Setelah membaca novel ini, saya cukup yakin bahwa Jonasson adalah seorang penulis yang sangat cerdas dan banyak membaca buku sejarah. Novel ini banyak diperbincangkan karena Jonasson menulis dengan gaya yang tidak biasa. Ia menulis novel ini dengan gaya komedi, penuh humor dan kelakar, candaan satir, namun sarat dengan kritikan. Jonasson membuat kisah perang dunia tak ubahnya bagai sebuah dagelan dan permainan belaka dari para kepala negara.
Jonasson memberi banyak tempat untuk Indonesia dalam novel ini. Dan bagi saya, satu bab yang ia tulis sudah cukup untuk menelanjangi Indonesia; tentang budaya suap, gratifikasi, pembelian ijasah palsu, dan politik kotor yang bisa memuluskan orang dungu sekalipun untuk memegang jabatan penting dalam dunia politik dan pemerintahan.
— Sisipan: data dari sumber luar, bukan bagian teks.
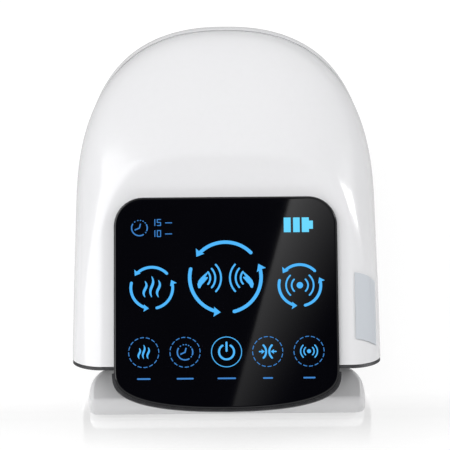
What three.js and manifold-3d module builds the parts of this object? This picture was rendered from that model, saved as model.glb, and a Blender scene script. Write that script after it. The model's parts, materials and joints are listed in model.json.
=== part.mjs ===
// Table-top hand massager: a helmet-shaped shell over a lower base, with a sloping touch panel
// that overhangs the hand mouth. Millimetres, +Z up, front towards -Y, origin on the table
// under the middle of the body.
import * as THREE from "three";
import { mergeVertices } from "three/addons/utils/BufferGeometryUtils.js";
import Module from "manifold-3d";

const wasm = await Module();
wasm.setup();

// Driving dimensions of the whole body
const halfWidth = 89.5;
const halfLength = 127;
const crownLevel = 119.5;
const waistLevel = 43.4;
const rimLevel = 24;
const rearRound = 115;
const tuckDepth = 45;
const shellWall = 2.4;
const clearance = 0.3;
const overrun = 30;
const rearCentre = halfLength - rearRound;

// Curve orders of the body, which are pure numbers
const domeOrder = 3.78;
const planOrder = 2.38;
const tuckOrder = 2.2;
const crownEase = 1.4;
const crownShare = 0.97;

// How finely round shapes are cut
const archSteps = 26;
const crownSteps = 10;
const tuckSteps = 3;
const rodSides = 20;
const smallSides = 12;
const cornerSteps = 6;
const shoulderSteps = 7;

// Deck that carries the panel
const deckTilt = THREE.MathUtils.degToRad(19.4);
const deckLipLevel = 70;
const shoulderWidth = 17.5;
const deckHalfWidth = halfWidth - shoulderWidth;
const deckTopReach = 166;
const deckCornerRadius = 36;
const shoulderRise = 0.3;
const shoulderSpread = 23.1;
const shoulderDepth = 20;

// Mouth rim, which leans forward from the feet of the two legs
const rimLean = THREE.MathUtils.degToRad(28.1);
const legSetback = 53.4;
const legFrontY = -(halfLength - legSetback);

// Parting line between the dome and the rear skirt
const partingFrontLevel = 32;
const partingRearLevel = 106;

// Panel: frame, glass, light guide and touch board, all square to the deck
const panelMargin = 5.6;
const panel = {
  halfWidth: deckHalfWidth - panelMargin,
  length: 124.3,
  lipOverhang: 1.6,
  topRadius: 18,
  lowerSag: 5.5,
  lowerDepth: 20,
  lowerOrder: 4,
  flangeTop: 2,
  flangeReach: 4,
  trayDepth: 7,
  trayWall: 2,
  chinDepth: 7.2,
  chinRise: 3.4,
  glassInset: 2.4,
  glassThickness: 1.3,
  glassProud: 0.5,
  guideThickness: 2,
  boardThickness: 1.6,
};

// Front bezel and hand mouth
const bezel = { thickness: 1.6, inset: 0.6, mouthLap: 1.5, mouthRadius: 13 };

// Trim ring between shell and base
const trim = { inset: 0.9, postGap: 0.7 };

// Lower base, whose front lip stands out under the panel
const baseInset = 16.5;
const lipInset = 6.8;
const base = {
  halfWidth: halfWidth - baseInset,
  lipHalfWidth: halfWidth - lipInset,
  lipSetback: 30.5,
  lipDepth: 2.5,
  flareWidth: 12.7,
  flareLength: 20,
  rearInset: 14,
  topLevel: 20,
  edgeRadius: 3,
  wall: 2,
  cablePortRadius: 3,
};
const cover = { thickness: 2, inset: 1.2 };
const foot = { radius: 9, height: 2.1, sideShare: 0.72, frontShare: 0.6, rearShare: 0.52 };
const coverLow = foot.height + clearance;
const coverTop = coverLow + cover.thickness;
const baseLow = coverTop + clearance;

// Heating film and palm plate, which lie on the base under the lining
const film = { thickness: 0.5, sideGap: 13.5, frontGap: 7.6, rearGap: 36, cornerRadius: 9 };
const palm = {
  thickness: 2,
  sideGap: 10.5,
  frontGap: 3.6,
  rearGap: 28,
  cornerRadius: 9,
  nubRadius: 2.6,
  nubHeight: 1.6,
  nubColumns: 2,
  nubMargin: 11,
  nubPitchY: 20,
  nubSides: 8,
};
const filmLow = base.topLevel + clearance;
const palmLow = filmLow + film.thickness + clearance;
const palmTop = palmLow + palm.thickness;

// Soft lining of the hand space
const liner = {
  sideRoom: 32,
  rearRoom: 39,
  floorGap: 0.4,
  height: 40.9,
  rearRound: 44,
  wall: 2.6,
  edgeRadius: 14,
  edgeSteps: 4,
};
const linerHalf = halfWidth - liner.sideRoom;
const linerRear = halfLength - liner.rearRoom;
const linerLow = palmTop + palm.nubHeight + liner.floorGap;
const linerHigh = linerLow + liner.height;
const linerLength = linerRear - legFrontY;

// Airbags over the lining, placed as shares of its length from the legs to the rear
const airbag = {
  height: 4.1,
  sideGap: 7.5,
  cornerRadius: 9,
  edge: 1.6,
  edgeShare: 0.35,
  stubRadius: 2.2,
  stubHeight: 7,
};
const airbagShares = [
  { name: "airbag_wrist", front: 0.01, rear: 0.245, stub: 0.1275, stubX: 0.88 },
  { name: "airbag_palm", front: 0.265, rear: 0.55, stub: 0.4183, stubX: 0.88 },
  { name: "airbag_fingers", front: 0.57, rear: 0.85, stub: 0.6, stubX: 0.688 },
];
const airbagHalf = linerHalf - airbag.sideGap;
const airbagLow = linerHigh + clearance;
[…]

Bahkan saya berpikir, Jonas Jonasson memiliki perhatian khusus terhadap Indonesia, dan memiliki pengalaman dan kesan khusus di sana. Saya menduga, kritik itu, seperti semacam kecintaan yang miris. Bagaimana tidak, di antara sekian banyak tempat yang disinggahi sang tokoh utama, Indonesia dijadikan sebagai tempat dimana cerita berakhir. Dan di antara sekian banyak negara dengan sejuta kebobrokan, Indonesia mendapat tempat terbanyak untuk kritik pedas itu.